5/11「『フーガはユーガ』IS『BABA IS YOU』」

伊坂幸太郎の『フーガはユーガ』を半分ほど読んで、完全にBABA IS YOUだったので驚いた。BABA IS YOUは「BABA」や「IS」や「YOU」や「KEKE」と書かれたブロックを押して、各ステージのクリアを目指す倉庫番のようなパズルゲームだ。特徴的なのはそのブロックに世界のすべてが支配されていることであり、「○○ IS YOU」が成立しているときにのみ、あなたは○○となり、○○を動かせる。「BABA IS YOU」の状態で白くてかわいいBABA(キャラ)を動かし、ブロックで「BABA IS KEKE」を作る。するとBABA は KEKEに変化する。しかしBABA IS YOUなので、あなたはもはや世界から存在が失われ、KEKEだけが残る。
 「BABA IS YOU」「BABA IS KEKE」「KEKE IS BABA」が同時に成立しているとどうなるか。BABA IS YOUは風来のシレンのように、キャラを一マス動かすごとに一ターンが処理される。なので、一ターンごとに、BABA は KEKEになり、次のターンでKEKE は BABAになる。二ターンに一回、あなたは存在を取り戻す。『フーガはユーガ』の世界でも、これと同じことが起こっている。「FUGA IS YUGA」と「YUGA IS FUGA」が、かれらの誕生日にのみ成立する。かれらは双子なのに、二時間差で産まれてきたからだ。

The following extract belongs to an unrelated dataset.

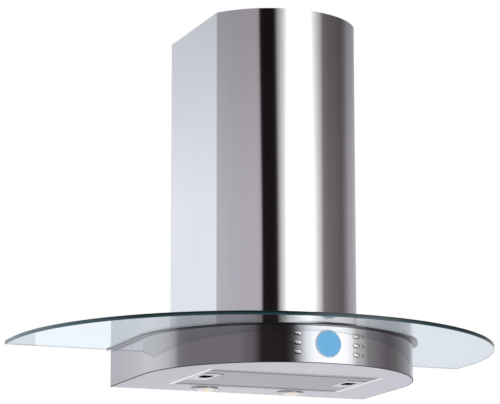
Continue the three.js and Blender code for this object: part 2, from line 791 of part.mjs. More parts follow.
function makeFilterFace() {
  const [low, high] = [faceBottom - overcut, faceTop + overcut];
  let face = block([-filterHalfWidth, filterHalfWidth], [filterStart, filterEnd], [faceBottom, faceTop]);
  for (const side of [-1, 1]) {
    const window = block(
      [handleInner - handleClearance, filterHalfWidth + overcut],
      [handleY - handleTravel - handleClearance, handleY + handleLength + handleClearance],
      [low, high],
    );
    face = face.subtract(side < 0 ? window.mirror([1, 0, 0]) : window);
  }
  const rowHalf = filterHalfWidth - perforationMargin;
  const pitch = (2 * rowHalf) / perforationCount;
  for (const y of [filterStart + perforationInset, filterEnd - perforationInset]) {
    for (let i = 0; i < perforationCount; i += 1) {
      const x = -rowHalf + (i + 0.5) * pitch;
      const across = [x - perforationWidth / 2, x + perforationWidth / 2];
      face = face.subtract(block(across, [y, y + perforationLength], [low, high]));
    }
  }
  return face;
}
filter.add(piece("filter_face", makeFilterFace(), aluminiumMesh));

// The frame holds the mesh in its middle and a finger well for each handle at its sides.
function makeFilterFrame() {
  const half = filterHalfWidth - gap;
  let frame = block([-half, half], [filterStart, filterEnd], [frameBottom, frameTop]).subtract(
    block(
      [-wellInner + filterWall, wellInner - filterWall],
      [filterStart + filterWall, filterEnd - filterWall],
      [frameBottom - overcut, frameTop + overcut],
    ),
  );
  for (const side of [-1, 1]) {
    const well = block(
      [wellInner + gap, half - filterWall / 2],
      [filterStart + filterWall, filterEnd - filterWall],
      [frameBottom - overcut, frameTop - filterFloor],
    );
    const latchHole = block(
      [latchX - latchWidth / 2 - gap, latchX + latchWidth / 2 + gap],
      [filterEnd - filterWall - overcut, filterEnd + overcut],
      [frameBottom - overcut, latchBottom + latchThickness + gap],
    );
    const cut = well.add(latchHole);
    frame = frame.subtract(side < 0 ? cut.mirror([1, 0, 0]) : cut);
  }
  for (const side of [-1, 1]) {
    const middle = (side * filterHookSpacing) / 2;
    const hook = block(
      [middle - filterHookWidth / 2, middle + filterHookWidth / 2],
      [-filterHookReach, filterStart + filterWall],
      [gap, gap + filterHookSheet],
    );
    frame = frame.add(hook);
  }
  return frame;
}
filter.add(piece("filter_frame", makeFilterFrame(), brushedSteel));

const coreHalf = wellInner - filterWall - gap;
const core = block(
  [-coreHalf, coreHalf],
  [filterStart + filterWall + gap, filterEnd - filterWall - gap],
  [frameBottom, frameTop - meshSink],
);
filter.add(piece("filter_mesh", core, aluminiumMesh));

// Handle plate with a D-shaped finger hole; its latch bar runs back through the frame's rear wall.
function makeHandle() {
  const middle = (handleInner + handleOuter) / 2;
  const handleEnd = handleY + handleLength;
  const gripTop = faceBottom + handleSheet;
  const grip = block([handleInner, handleOuter], [handleY, handleEnd], [faceBottom, gripTop]);
  const holeRadius = fingerHoleWidth / 2;
  const holeFront = handleY + fingerHoleStart;
  const holeArcY = holeFront + fingerHoleLength - holeRadius;
  const hole = new THREE.Shape([
    new THREE.Vector2(middle - holeRadius, holeFront),
    new THREE.Vector2(middle + holeRadius, holeFront),
    ...arcPoints(middle, holeArcY, holeRadius, 0, Math.PI, 10),
  ]);
  const riser = block(
    [latchX - latchWidth / 2, latchX + latchWidth / 2],
    [handleEnd - latchRiserLength, handleEnd],
    [faceBottom, latchBottom + latchThickness],
  );
  const bar = block(
    [latchX - latchWidth / 2, latchX + latchWidth / 2],
    [handleEnd - latchRiserLength, filterEnd + filterEndGap - 2 * gap],
    [latchBottom, latchBottom + latchThickness],
  );
  return grip.add(riser).add(bar).subtract(plate(hole, faceBottom - overcut, gripTop + gap));
}
filter.add(piece("filter_handle_left", makeHandle().mirror([1, 0, 0]), brushedSteel));
filter.add(piece("filter_handle_right", makeHandle(), brushedSteel));

// Polished rails along the opening's sides.
for (const [sideName, side] of [["left", -1], ["right", 1]]) {
  const outer = filterOpeningWidth / 2 - gap;
  const inner = filterOpeningWidth / 2 - railWidth;
  const front = -filterOpeningFront + reliefWidth + gap;
  const rear = -filterOpeningRear - reliefWidth - gap;
  const rail = block([inner, outer], [front, rear], [bodyBottom, panelTop])
    .add(block([outer - bodySheet, outer], [front, rear], [bodyBottom, bodyBottom + railHeight]));
  hood.add(piece(`filter_rail_${sideName}`, side < 0 ? rail.mirror([1, 0, 0]) : rail, chrome));
}

// ---- Lamps: each is made around its own axis, from the body's underside up ----

for (const [sideName, side] of [["left", -1], ["right", 1]]) {
  const lamp = new THREE.Group();
  lamp.position.set(side * lampOffset, -lampBack, bodyBottom);
  hood.add(lamp);

  const mouth = lampCanRadius - lampCanWall;
  const bezel = ring(lampBezelRadius, mouth, -gap - lampBezelDepth, -gap)
    .add(ring(lampCanRadius, mouth, -gap - lampBezelDepth, lampCanHeight));
  lamp.add(piece(`lamp_bezel_${sideName}`, bezel, chrome));

  // Lens: a flat back and a bulging front that hangs below the bezel.
  const rimLow = -gap - lampBezelDepth + lensRim / 2;
  const bulgeRadius = (lensRadius ** 2 + lensBulge ** 2) / (2 * lensBulge);
  const halfAngle = Math.asin(lensRadius / bulgeRadius);
  const profile = [];
  const bulgeSteps = 4;
  for (let i = 0; i <= bulgeSteps; i += 1) {
    const angle = (halfAngle * i) / bulgeSteps;
    const x = bulgeRadius * Math.sin(angle);
    profile.push(new THREE.Vector2(x, rimLow - lensBulge + bulgeRadius * (1 - Math.cos(angle))));
  }
  profile.push(new THREE.Vector2(lensRadius, rimLow + lensRim));
  profile.push(new THREE.Vector2(0, rimLow + lensRim));
  const lensGeometry = new THREE.LatheGeometry(profile, 24);
  lensGeometry.rotateX(Math.PI / 2);
  lamp.add(piece(`lamp_lens_${sideName}`, solid(lensGeometry), frostedGlass));

  const bulb = rod(bulbRadius, lampBulbLift, lampBulbLift + bulbLength, 16);
  lamp.add(piece(`lamp_bulb_${sideName}`, bulb, bulbGlass));

  const holderLow = lampBulbLift + bulbLength + gap;
  const holder = rod(mouth - gap, holderLow, holderLow + holderHeight, 24);
  lamp.add(piece(`lamp_holder_${sideName}`, holder, whitePlastic));
}

// ---- Controls ----

const displayHousing = displayRadius + displayBezelWidth;
const displayFront = -bodyDepth - displayProud;
const bezelShape = rodAlongY(displayHousing, displayFront, displayFront + displayDepth)
  .subtract(rodAlongY(displayRadius + gap, displayFront - overcut, displayFront + displayDepth + overcut));
hood.add(piece("display_bezel", bezelShape.translate([0, 0, controlHeight]), whitePlastic));

const lensFront = displayFront + displayLensSink;
const lensShape = rodAlongY(displayRadius, lensFront, displayFront + displayDepth - bodySheet);
hood.add(piece("display_lens", lensShape.translate([0, 0, controlHeight]), displayBlue));

const boardFront = -bodyDepth + boardDistance;
const moduleHalf = displayRadius - displayModuleInset;
const displayModule = block(
  [-moduleHalf, moduleHalf],
  [displayFront + displayDepth + gap, boardFront - gap],
  [controlHeight - moduleHalf, controlHeight + moduleHalf],
);
hood.add(piece("display_module", displayModule, blackPlastic));

// Each button: a pill-shaped cap through the fascia, a collar that keeps it in, and a plunger.
function makeButton() {
  const capEnd = buttonDepth - plungerLength;
  const cap = pillAlongY(buttonWidth, buttonHeight, -buttonProud, capEnd);
  const keeperStart = bodySheet + keeperDistance;
  const [keeperWidth, keeperHeight] = [buttonWidth + keeperMargin, buttonHeight + keeperMargin];
  const keeper = pillAlongY(keeperWidth, keeperHeight, keeperStart, keeperStart + keeperThickness);
  const plunger = rodAlongY(plungerRadius, capEnd - gap, buttonDepth, 10);
  return cap.add(keeper).add(plunger);
}
for (const [sideName, side] of [["left", -1], ["right", 1]]) {
  for (const [rowName, row] of [["top", 1], ["middle", 0], ["bottom", -1]]) {
    hood.add(piece(`button_${sideName}_${rowName}`, atButton(makeButton(), side, row), chrome));
  }
}

// Circuit board with one small switch behind each button.
function makeBoard() {
  const low = controlHeight - boardHeight / 2;
  let board = block(
    [-boardWidth / 2, boardWidth / 2],
    [boardFront, boardFront + boardThickness],
    [low, low + boardHeight],
  );
  const innerX = buttonOffset - buttonDepth * Math.sin(buttonAngle);
  const innerY = fasciaY(buttonOffset) + buttonDepth * Math.cos(buttonAngle);
  for (const side of [-1, 1]) {
    for (const row of [-1, 0, 1]) {
      const z = controlHeight + row * buttonPitch;
      const x = side * innerX;
      const limits = [innerY + buttonTravel + 2 * gap, boardFront + gap];
      const half = switchWidth / 2;
      board = board.add(block([x - half, x + half], limits, [z - half, z + half]));
    }
  }
  return board;
}
hood.add(piece("control_board", makeBoard(), circuitGreen));

const controlBoxFront = -bodyDepth + controlBoxDistance;
const controlBox = block(
  [-controlBoxWidth / 2, controlBoxWidth / 2],
  [controlBoxFront, controlBoxFront + controlBoxDepth],
  [bodyTop - controlBoxHeight, bodyTop],
);
hood.add(piece("control_box", controlBox, greyPlastic));

const transformerX = -bodyWidth / 2 + transformerInset;
const transformer = block(
  [transformerX, transformerX + transformerWidth],
  [-transformerFront, transformerDepth - transformerFront],
  [bodyTop - transformerHeight, bodyTop],
);
hood.add(piece("lamp_transformer", transformer, blackPlastic));

export default hood;
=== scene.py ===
import math

import bmesh
import bpy
from mathutils import Matrix, Vector


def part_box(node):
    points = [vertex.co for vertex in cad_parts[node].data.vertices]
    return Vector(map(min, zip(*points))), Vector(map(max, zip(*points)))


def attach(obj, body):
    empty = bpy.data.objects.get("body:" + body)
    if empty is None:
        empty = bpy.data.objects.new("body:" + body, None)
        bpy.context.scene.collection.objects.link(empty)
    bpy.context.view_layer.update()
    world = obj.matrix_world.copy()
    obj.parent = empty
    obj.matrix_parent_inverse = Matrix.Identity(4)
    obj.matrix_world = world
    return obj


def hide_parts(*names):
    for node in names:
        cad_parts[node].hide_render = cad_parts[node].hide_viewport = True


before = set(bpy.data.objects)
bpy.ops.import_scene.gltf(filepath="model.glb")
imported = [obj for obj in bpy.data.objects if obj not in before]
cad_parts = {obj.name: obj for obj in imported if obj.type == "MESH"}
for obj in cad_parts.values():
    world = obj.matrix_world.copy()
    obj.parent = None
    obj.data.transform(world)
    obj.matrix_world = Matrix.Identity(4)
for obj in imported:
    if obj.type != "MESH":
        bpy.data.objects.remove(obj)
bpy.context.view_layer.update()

bpy.ops.object.select_all(action="DESELECT")

# ---- Camera ----
# A long lens to the left of the hood and below it, looking slightly up, as a cook bending down sees it.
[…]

 『フーガはユーガ』と『BABA IS YOU』は同時期にリリースされた双子のような作品だった。なので「『フーガはユーガ』IS 『BABA IS YOU』」と「『BABA IS YOU』IS 『フーガはユーガ』」が成立していてもおかしくない。そこでじっと本やゲームを観察してみたけれど、恥ずかしがり屋なのか、どちらも特に変化することはなかった。でもよく考えてみるとかれらの誕生日をよく知らなかったので、もしかするとその特別な日には、たまにお互いにいれかわっていて、そしらぬ顔で一日をすごしているのではないかと疑っている。